▸ **Given request**:
Give back the full material, exactly as it reads.
----
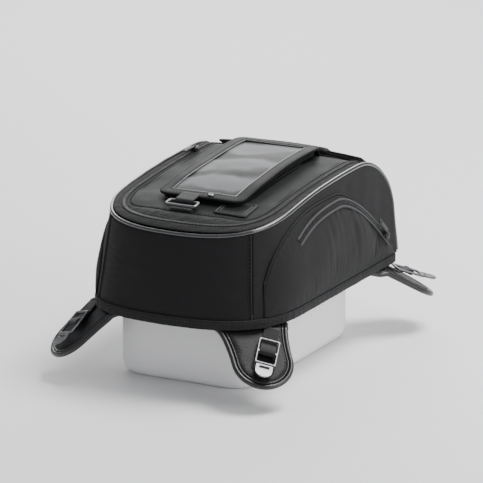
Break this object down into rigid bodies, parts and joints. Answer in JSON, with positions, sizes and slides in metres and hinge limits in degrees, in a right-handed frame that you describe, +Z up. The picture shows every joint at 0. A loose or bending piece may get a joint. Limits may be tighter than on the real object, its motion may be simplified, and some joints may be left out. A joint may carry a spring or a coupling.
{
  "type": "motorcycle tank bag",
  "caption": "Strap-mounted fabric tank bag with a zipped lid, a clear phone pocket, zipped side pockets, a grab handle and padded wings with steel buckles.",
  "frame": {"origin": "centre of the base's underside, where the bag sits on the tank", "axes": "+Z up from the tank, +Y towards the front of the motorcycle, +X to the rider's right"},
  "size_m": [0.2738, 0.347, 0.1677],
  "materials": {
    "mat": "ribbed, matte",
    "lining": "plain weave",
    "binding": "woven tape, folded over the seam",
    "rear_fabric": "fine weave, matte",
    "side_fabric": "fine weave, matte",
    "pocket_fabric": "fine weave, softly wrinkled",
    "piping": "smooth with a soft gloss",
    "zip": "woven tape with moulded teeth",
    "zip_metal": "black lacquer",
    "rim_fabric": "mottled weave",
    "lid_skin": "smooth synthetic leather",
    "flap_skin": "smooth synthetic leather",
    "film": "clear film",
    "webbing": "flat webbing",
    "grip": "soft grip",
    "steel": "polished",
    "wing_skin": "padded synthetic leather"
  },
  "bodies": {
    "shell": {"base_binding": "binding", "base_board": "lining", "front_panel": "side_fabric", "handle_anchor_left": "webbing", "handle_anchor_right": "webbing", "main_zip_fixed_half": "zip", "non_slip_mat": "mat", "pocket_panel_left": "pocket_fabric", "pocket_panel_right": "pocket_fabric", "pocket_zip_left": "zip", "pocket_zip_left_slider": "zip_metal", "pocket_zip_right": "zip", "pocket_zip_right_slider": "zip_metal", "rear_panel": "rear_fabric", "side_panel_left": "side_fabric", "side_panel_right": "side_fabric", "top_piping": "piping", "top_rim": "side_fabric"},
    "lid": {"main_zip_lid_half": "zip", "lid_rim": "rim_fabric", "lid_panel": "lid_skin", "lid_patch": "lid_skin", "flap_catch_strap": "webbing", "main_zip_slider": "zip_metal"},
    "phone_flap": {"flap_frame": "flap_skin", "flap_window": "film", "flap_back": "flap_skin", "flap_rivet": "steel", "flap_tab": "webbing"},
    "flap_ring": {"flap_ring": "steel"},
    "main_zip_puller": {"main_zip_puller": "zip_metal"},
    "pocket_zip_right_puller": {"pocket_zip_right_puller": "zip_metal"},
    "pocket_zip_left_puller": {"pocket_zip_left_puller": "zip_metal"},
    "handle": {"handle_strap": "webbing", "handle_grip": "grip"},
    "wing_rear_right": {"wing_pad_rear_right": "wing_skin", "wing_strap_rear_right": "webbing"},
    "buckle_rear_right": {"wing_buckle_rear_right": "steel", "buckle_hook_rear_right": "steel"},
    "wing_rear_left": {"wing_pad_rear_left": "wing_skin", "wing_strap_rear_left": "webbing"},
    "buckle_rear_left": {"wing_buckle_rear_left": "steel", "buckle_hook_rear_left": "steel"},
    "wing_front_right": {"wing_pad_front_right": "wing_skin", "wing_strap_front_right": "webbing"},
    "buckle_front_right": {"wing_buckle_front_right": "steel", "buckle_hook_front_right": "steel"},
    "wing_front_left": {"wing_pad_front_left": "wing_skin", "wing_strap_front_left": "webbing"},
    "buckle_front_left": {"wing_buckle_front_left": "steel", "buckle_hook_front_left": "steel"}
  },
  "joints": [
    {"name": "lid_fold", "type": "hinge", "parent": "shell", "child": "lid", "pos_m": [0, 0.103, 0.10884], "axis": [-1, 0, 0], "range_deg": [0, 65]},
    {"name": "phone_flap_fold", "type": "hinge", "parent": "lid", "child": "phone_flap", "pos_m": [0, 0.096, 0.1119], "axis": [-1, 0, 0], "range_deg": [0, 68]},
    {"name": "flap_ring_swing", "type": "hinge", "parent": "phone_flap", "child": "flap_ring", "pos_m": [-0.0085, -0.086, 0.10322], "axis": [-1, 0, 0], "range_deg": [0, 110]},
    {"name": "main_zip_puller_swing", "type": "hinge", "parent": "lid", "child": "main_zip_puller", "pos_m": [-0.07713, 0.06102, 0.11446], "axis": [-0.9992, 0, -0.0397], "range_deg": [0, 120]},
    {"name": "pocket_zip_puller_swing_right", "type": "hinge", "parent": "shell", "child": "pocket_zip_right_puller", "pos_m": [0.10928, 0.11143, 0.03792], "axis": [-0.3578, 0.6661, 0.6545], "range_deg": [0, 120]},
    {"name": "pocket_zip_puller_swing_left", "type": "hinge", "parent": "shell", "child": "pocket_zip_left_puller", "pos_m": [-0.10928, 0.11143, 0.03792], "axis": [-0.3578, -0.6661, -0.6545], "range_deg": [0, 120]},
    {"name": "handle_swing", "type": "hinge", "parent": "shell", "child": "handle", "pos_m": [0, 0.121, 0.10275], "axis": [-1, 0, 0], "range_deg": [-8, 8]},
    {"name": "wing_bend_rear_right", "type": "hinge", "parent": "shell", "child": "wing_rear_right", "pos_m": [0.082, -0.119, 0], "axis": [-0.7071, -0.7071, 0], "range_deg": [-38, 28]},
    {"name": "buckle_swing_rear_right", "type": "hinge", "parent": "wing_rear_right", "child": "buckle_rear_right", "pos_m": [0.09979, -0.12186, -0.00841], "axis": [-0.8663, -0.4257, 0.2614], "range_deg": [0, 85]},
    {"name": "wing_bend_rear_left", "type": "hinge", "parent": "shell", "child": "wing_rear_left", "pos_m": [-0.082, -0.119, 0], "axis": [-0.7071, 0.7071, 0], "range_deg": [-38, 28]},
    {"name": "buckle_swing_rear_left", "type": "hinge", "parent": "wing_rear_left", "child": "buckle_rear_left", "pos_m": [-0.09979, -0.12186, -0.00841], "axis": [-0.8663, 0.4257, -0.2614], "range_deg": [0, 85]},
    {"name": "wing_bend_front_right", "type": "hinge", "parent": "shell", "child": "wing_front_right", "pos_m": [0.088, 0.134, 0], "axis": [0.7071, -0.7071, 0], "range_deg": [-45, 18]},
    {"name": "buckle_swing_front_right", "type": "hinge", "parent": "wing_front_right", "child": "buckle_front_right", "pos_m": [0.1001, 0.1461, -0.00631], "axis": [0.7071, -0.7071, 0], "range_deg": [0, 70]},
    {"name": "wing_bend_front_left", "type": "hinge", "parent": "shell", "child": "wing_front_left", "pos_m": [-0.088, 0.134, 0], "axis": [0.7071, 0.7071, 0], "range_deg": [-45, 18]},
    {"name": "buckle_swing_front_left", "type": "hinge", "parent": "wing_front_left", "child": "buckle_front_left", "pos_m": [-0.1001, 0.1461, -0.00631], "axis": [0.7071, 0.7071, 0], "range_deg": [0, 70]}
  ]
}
----
▸ **Complete response**:
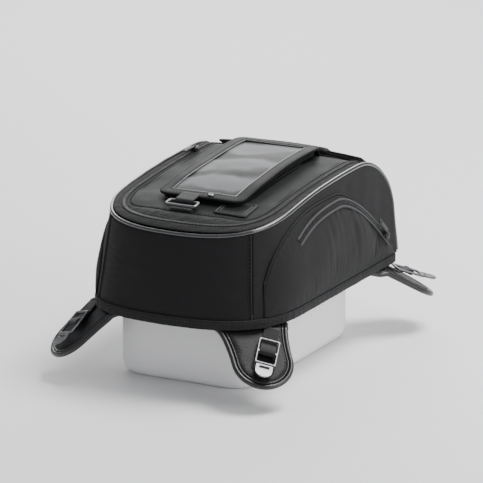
Break this object down into rigid bodies, parts and joints. Answer in JSON, with positions, sizes and slides in metres and hinge limits in degrees, in a right-handed frame that you describe, +Z up. The picture shows every joint at 0. A loose or bending piece may get a joint. Limits may be tighter than on the real object, its motion may be simplified, and some joints may be left out. A joint may carry a spring or a coupling.
{
  "type": "motorcycle tank bag",
  "caption": "Strap-mounted fabric tank bag with a zipped lid, a clear phone pocket, zipped side pockets, a grab handle and padded wings with steel buckles.",
  "frame": {"origin": "centre of the base's underside, where the bag sits on the tank", "axes": "+Z up from the tank, +Y towards the front of the motorcycle, +X to the rider's right"},
  "size_m": [0.2738, 0.347, 0.1677],
  "materials": {
    "mat": "ribbed, matte",
    "lining": "plain weave",
    "binding": "woven tape, folded over the seam",
    "rear_fabric": "fine weave, matte",
    "side_fabric": "fine weave, matte",
    "pocket_fabric": "fine weave, softly wrinkled",
    "piping": "smooth with a soft gloss",
    "zip": "woven tape with moulded teeth",
    "zip_metal": "black lacquer",
    "rim_fabric": "mottled weave",
    "lid_skin": "smooth synthetic leather",
    "flap_skin": "smooth synthetic leather",
    "film": "clear film",
    "webbing": "flat webbing",
    "grip": "soft grip",
    "steel": "polished",
    "wing_skin": "padded synthetic leather"
  },
  "bodies": {
    "shell": {"base_binding": "binding", "base_board": "lining", "front_panel": "side_fabric", "handle_anchor_left": "webbing", "handle_anchor_right": "webbing", "main_zip_fixed_half": "zip", "non_slip_mat": "mat", "pocket_panel_left": "pocket_fabric", "pocket_panel_right": "pocket_fabric", "pocket_zip_left": "zip", "pocket_zip_left_slider": "zip_metal", "pocket_zip_right": "zip", "pocket_zip_right_slider": "zip_metal", "rear_panel": "rear_fabric", "side_panel_left": "side_fabric", "side_panel_right": "side_fabric", "top_piping": "piping", "top_rim": "side_fabric"},
    "lid": {"main_zip_lid_half": "zip", "lid_rim": "rim_fabric", "lid_panel": "lid_skin", "lid_patch": "lid_skin", "flap_catch_strap": "webbing", "main_zip_slider": "zip_metal"},
    "phone_flap": {"flap_frame": "flap_skin", "flap_window": "film", "flap_back": "flap_skin", "flap_rivet": "steel", "flap_tab": "webbing"},
    "flap_ring": {"flap_ring": "steel"},
    "main_zip_puller": {"main_zip_puller": "zip_metal"},
    "pocket_zip_right_puller": {"pocket_zip_right_puller": "zip_metal"},
    "pocket_zip_left_puller": {"pocket_zip_left_puller": "zip_metal"},
    "handle": {"handle_strap": "webbing", "handle_grip": "grip"},
    "wing_rear_right": {"wing_pad_rear_right": "wing_skin", "wing_strap_rear_right": "webbing"},
    "buckle_rear_right": {"wing_buckle_rear_right": "steel", "buckle_hook_rear_right": "steel"},
    "wing_rear_left": {"wing_pad_rear_left": "wing_skin", "wing_strap_rear_left": "webbing"},
    "buckle_rear_left": {"wing_buckle_rear_left": "steel", "buckle_hook_rear_left": "steel"},
    "wing_front_right": {"wing_pad_front_right": "wing_skin", "wing_strap_front_right": "webbing"},
    "buckle_front_right": {"wing_buckle_front_right": "steel", "buckle_hook_front_right": "steel"},
    "wing_front_left": {"wing_pad_front_left": "wing_skin", "wing_strap_front_left": "webbing"},
    "buckle_front_left": {"wing_buckle_front_left": "steel", "buckle_hook_front_left": "steel"}
  },
  "joints": [
    {"name": "lid_fold", "type": "hinge", "parent": "shell", "child": "lid", "pos_m": [0, 0.103, 0.10884], "axis": [-1, 0, 0], "range_deg": [0, 65]},
    {"name": "phone_flap_fold", "type": "hinge", "parent": "lid", "child": "phone_flap", "pos_m": [0, 0.096, 0.1119], "axis": [-1, 0, 0], "range_deg": [0, 68]},
    {"name": "flap_ring_swing", "type": "hinge", "parent": "phone_flap", "child": "flap_ring", "pos_m": [-0.0085, -0.086, 0.10322], "axis": [-1, 0, 0], "range_deg": [0, 110]},
    {"name": "main_zip_puller_swing", "type": "hinge", "parent": "lid", "child": "main_zip_puller", "pos_m": [-0.07713, 0.06102, 0.11446], "axis": [-0.9992, 0, -0.0397], "range_deg": [0, 120]},
    {"name": "pocket_zip_puller_swing_right", "type": "hinge", "parent": "shell", "child": "pocket_zip_right_puller", "pos_m": [0.10928, 0.11143, 0.03792], "axis": [-0.3578, 0.6661, 0.6545], "range_deg": [0, 120]},
    {"name": "pocket_zip_puller_swing_left", "type": "hinge", "parent": "shell", "child": "pocket_zip_left_puller", "pos_m": [-0.10928, 0.11143, 0.03792], "axis": [-0.3578, -0.6661, -0.6545], "range_deg": [0, 120]},
    {"name": "handle_swing", "type": "hinge", "parent": "shell", "child": "handle", "pos_m": [0, 0.121, 0.10275], "axis": [-1, 0, 0], "range_deg": [-8, 8]},
    {"name": "wing_bend_rear_right", "type": "hinge", "parent": "shell", "child": "wing_rear_right", "pos_m": [0.082, -0.119, 0], "axis": [-0.7071, -0.7071, 0], "range_deg": [-38, 28]},
    {"name": "buckle_swing_rear_right", "type": "hinge", "parent": "wing_rear_right", "child": "buckle_rear_right", "pos_m": [0.09979, -0.12186, -0.00841], "axis": [-0.8663, -0.4257, 0.2614], "range_deg": [0, 85]},
    {"name": "wing_bend_rear_left", "type": "hinge", "parent": "shell", "child": "wing_rear_left", "pos_m": [-0.082, -0.119, 0], "axis": [-0.7071, 0.7071, 0], "range_deg": [-38, 28]},
    {"name": "buckle_swing_rear_left", "type": "hinge", "parent": "wing_rear_left", "child": "buckle_rear_left", "pos_m": [-0.09979, -0.12186, -0.00841], "axis": [-0.8663, 0.4257, -0.2614], "range_deg": [0, 85]},
    {"name": "wing_bend_front_right", "type": "hinge", "parent": "shell", "child": "wing_front_right", "pos_m": [0.088, 0.134, 0], "axis": [0.7071, -0.7071, 0], "range_deg": [-45, 18]},
    {"name": "buckle_swing_front_right", "type": "hinge", "parent": "wing_front_right", "child": "buckle_front_right", "pos_m": [0.1001, 0.1461, -0.00631], "axis": [0.7071, -0.7071, 0], "range_deg": [0, 70]},
    {"name": "wing_bend_front_left", "type": "hinge", "parent": "shell", "child": "wing_front_left", "pos_m": [-0.088, 0.134, 0], "axis": [0.7071, 0.7071, 0], "range_deg": [-45, 18]},
    {"name": "buckle_swing_front_left", "type": "hinge", "parent": "wing_front_left", "child": "buckle_front_left", "pos_m": [-0.1001, 0.1461, -0.00631], "axis": [0.7071, 0.7071, 0], "range_deg": [0, 70]}
  ]
}